Teach Your Children Well
One of the things Michelina is most proud of, regarding her Steinway piano, is the impact it had on her seven children. She taught all of her kids to play piano, even continuing the tradition today with daughter Sheila via long-distance Skype lessons. Another daughter, Dawn McCarthy, is now a well-known folk musician and creator of the band Faun Fables, whose 2004 album features a song called “A Mother and Her Piano.”
“It’s about Mom and her Steinway, and the power, strength, and autonomy it gave her,” Dawn said. And indeed, the lyrics tell the story most powerfully: “Within the songs, she planned our flight / I’ll never forget that she rode us on her back / to a new life / Mother and a piano.”
All of Michelina’s children, in fact, have memories of “Mom and her Steinway.” Daughter Bridget remembers playing under the piano as a small child while her mother practiced. “We would pretend the piano was a space ship, taking us on adventures. Sometimes as part of our game, my mother would play very dramatic or scary music. It was like having your own soundtrack!”
Brian McCarthy, Michelina’s first born and only son, said his mother’s ability to shape her children’s lives with her Steinway started even before her first baby was born. “My mother always said that she wasn’t surprised I like Beethoven, because she was practicing Beethoven’s 3rd Piano Concerto while she was pregnant with me.” He smiles at the memory. “So, I’ve been listening to my mom play her piano since before I was born—and you know what? I still enjoy hearing her play to this day.”

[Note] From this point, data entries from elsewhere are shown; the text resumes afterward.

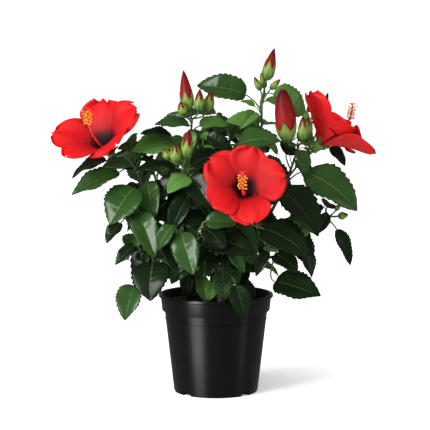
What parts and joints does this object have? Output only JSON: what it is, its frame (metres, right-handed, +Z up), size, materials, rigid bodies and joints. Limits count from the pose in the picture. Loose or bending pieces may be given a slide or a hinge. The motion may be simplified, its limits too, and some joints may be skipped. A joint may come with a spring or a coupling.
{
  "type": "potted hibiscus shrub",
  "caption": "Leafy hibiscus shrub on several woody stems with open red blooms and sprays of buds, standing in a round black nursery pot filled with soil.",
  "frame": {"origin": "middle of the pot's flat underside, on the ground", "axes": "+Z up; +X to the right and -Y to the front, as the plant is pictured"},
  "size_m": [0.365, 0.2739, 0.393],
  "materials": {
    "pot": "semi-matt moulded black plastic",
    "soil": "loose dark peat and bark potting soil",
    "bark": "grey-brown young bark",
    "leaf": "dark green leaves with a waxy shine",
    "petal": "soft scarlet petals",
    "bud": "green calyces and closed buds"
  },
  "bodies": {
    "root": {"pot": "pot", "soil": "soil", "stem_left": "bark", "stem_front": "bark", "stem_right": "bark", "stem_back": "bark", "bough_left_bloom": "bark", "bough_upper_left": "bark", "bough_left_middle": "bark", "bough_low_left": "bark", "bough_back_left": "bark", "bough_front": "bark", "bough_middle_left": "bark", "bough_front_low": "bark", "bough_front_left_low": "bark", "bough_top": "bark", "bough_upper_right": "bark", "bough_right": "bark", "bough_low_right": "bark", "bough_back_low_right": "bark", "bough_centre": "bark", "bough_back_top": "bark", "bough_back_right": "bark", "bough_back_middle": "bark", "bough_back_low_left": "bark", "bloom_front": "petal", "bloom_left": "petal", "bloom_right": "petal", "buds_top": "bud", "buds_left": "bud", "buds_middle": "bud", "buds_right": "bud", "buds_far_right": "bud", "buds_low": "bud", "leaves_left_bloom": "leaf", "leaves_upper_left": "leaf", "leaves_left_middle": "leaf", "leaves_low_left": "leaf", "leaves_back_left": "leaf", "leaves_front": "leaf", "leaves_middle_left": "leaf", "leaves_front_low": "leaf", "leaves_front_left_low": "leaf", "leaves_top": "leaf", "leaves_upper_right": "leaf", "leaves_right": "leaf", "leaves_low_right": "leaf", "leaves_back_low_right": "leaf", "leaves_centre": "leaf", "leaves_back_top": "leaf", "leaves_back_right": "leaf", "leaves_back_middle": "leaf", "leaves_back_low_left": "leaf"}
  },
  "joints": []
}
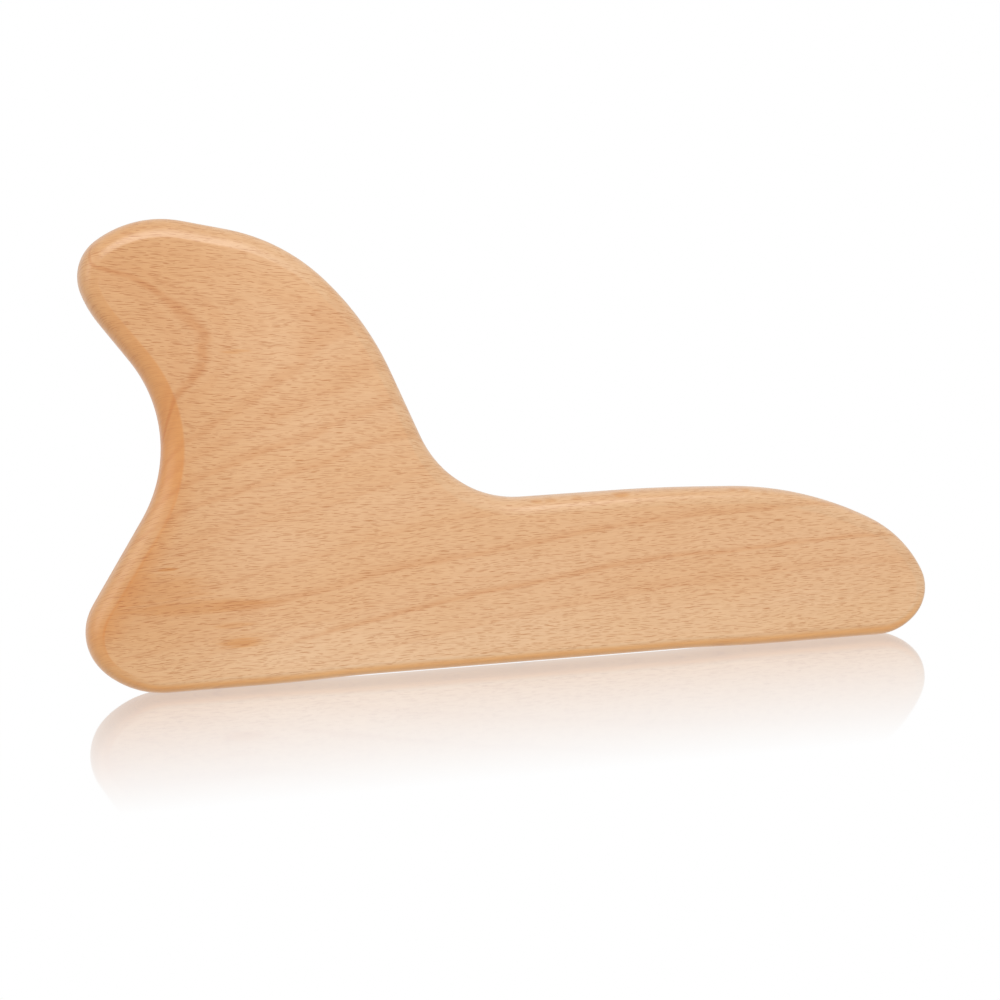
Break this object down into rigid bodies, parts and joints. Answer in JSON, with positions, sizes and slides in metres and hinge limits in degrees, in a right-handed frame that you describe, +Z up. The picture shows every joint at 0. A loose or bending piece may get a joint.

For her own part, Michelina remains as passionate about her Steinway piano as she was the day she first saw it in that Chicago music store. “It’s brilliant,” she says. And she repeats it for good measure. “It’s absolutely brilliant—in terms of tone, sound, appearance, everything. That’s the best way I can describe it. Every time I play on another piano at a venue or performance hall, I have to stop myself from saying to everyone, ‘Well, this is nice, but really you should see my piano.’” She laughs. “I spoiled myself by buying my Steinway so young and keeping it so long. Now nothing else will do.”